紀大夫指了指對麵的凳子:“坐吧。”
大伯坐下了。
紀大夫今年六十了,頭發與胡子都白了,但精神奕奕,寶刀未老,他原不是京城人,他娘舅與寶芝堂的東家是同鄉,他從軍營告老還鄉後,讓寶芝堂的東家請了過來。
他在軍營治過最多的是傷患,因此對傷病頗為在行。
他見大伯如坐針氈,和藹地說道:“你先別緊張,讓我看看你的腿。”
俞峰蹲下身,卷起了大伯的褲腿。
紀大夫先是粗略地看了看,用幹瘦的手指捏了捏大伯的膝蓋以及腿骨:“疼嗎?”
大伯點頭。
“躺上去我瞧瞧。”紀大夫指了指屋內的床。
俞峰扶著大伯躺了上去。
紀大夫看得很仔細,問了大伯哪日受傷,接受過什麽治療,就連每一道藥方都一絲不苟地過目了。
這兩年俞峰沒少四處求醫,但如紀大夫這般仔細的寥寥無幾,俞峰的心裏不由地升起了一絲希望:紀大夫,我爹的腿還能治好嗎?”
紀大夫摸了摸花白的胡子:“我當年在軍營也接手一個類似的傷患,我沒治好。”
俞峰臉色一變。
紀大夫又道:“但有位路過的神醫治好了,我記得他當年用的方子,也記得他的針灸走穴,唯一不同的是,那人受傷的時間比你爹要短一些,你爹傷兩年了,他才不到一年。”
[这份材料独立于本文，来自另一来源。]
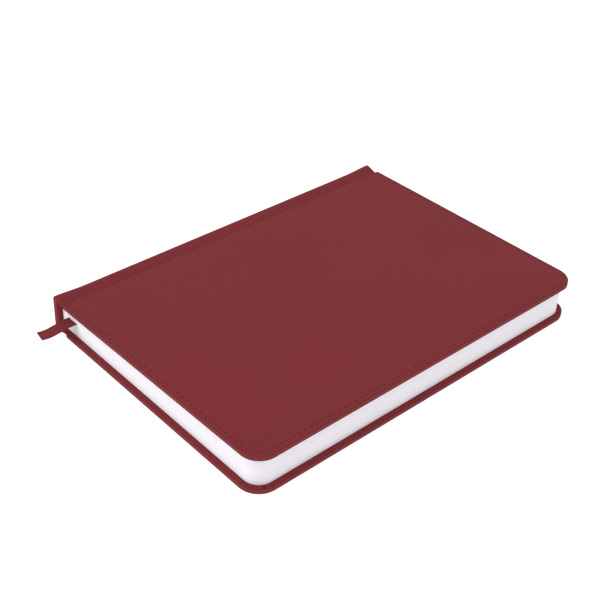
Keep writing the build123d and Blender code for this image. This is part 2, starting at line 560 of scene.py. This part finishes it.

俞峰好不容易揣回肚子的心又唰的提到了嗓子眼:“那……究竟能不能治了?”
紀大夫道:“雖不能說萬無一失,但可以一試。”
試?
聽到這個字,父子倆的神色便暗淡下來了,這種話早不知道聽多少大夫說過了,他們已經麻木了,最終的結果,從沒讓人驚喜過。
“那就試試!”
俞婉邁著步子走了進來。
紀大夫看向了她,事實上紀大夫之所以能認出俞峰,隻因記得俞峰身旁的這位姑娘,他這一生閱人無數,卻從未見過像她這般氣質恬淡的女子,要說美,那也是美,可紀大夫早已過了以色物人的年紀,能對她記憶猶新大概……是她看著有些與眾不同吧。